El 09/10/17 a las 09:32, Ralph Seichter escribió:
On 08.10.2017 23:05, Santiago R.R. wrote:
I would also suggest to use DNS-over-TLS, so (exit) relays could be able to encrypt their queries to a privacy-aware DNS resolver [...]
I like SSL for the resulting cost increase in listening to a connection.
AFAIU, some recursive implementations already support TCP fast open (RFC7413) to reduce the cost of opening a connection. They also pipeline to send multiple queries over a single TCP connection.
However, the Unbound documentation states:
ssl-upstream: <yes or no> Enabled (sic) or disable whether the upstream queries use SSL only for transport. Default is no. Useful in tunneling scenarios.
Do you have any data on the percentage of queries that fail with SSL *only* because upstream nameservers don't support SSL? I imagine the majority of servers don't support it (my own authoritative nameservers among them).

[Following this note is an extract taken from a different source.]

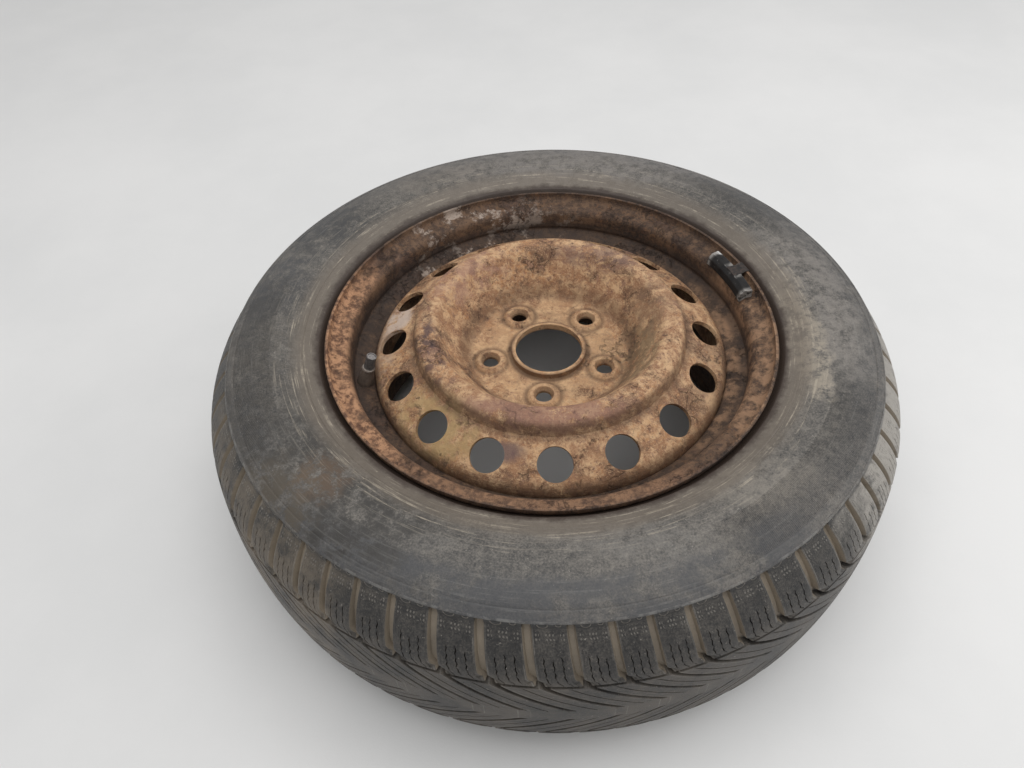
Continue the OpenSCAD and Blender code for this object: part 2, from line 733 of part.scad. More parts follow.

No, I don't. And I suppose you're right, the majority of upstream nameservers don't support it. Related RFCs are quite recent, so it's not surprising. My stubby resolver works well, and I don't realize about issues querying external domains.
Also, manually adding forward-zone entries implies trusting specific servers beyond the regular root zone servers, which rubs me the wrong way.
Yes, indeed. I trust the people running the relays I listed.
And there is also DNSSEC, where available.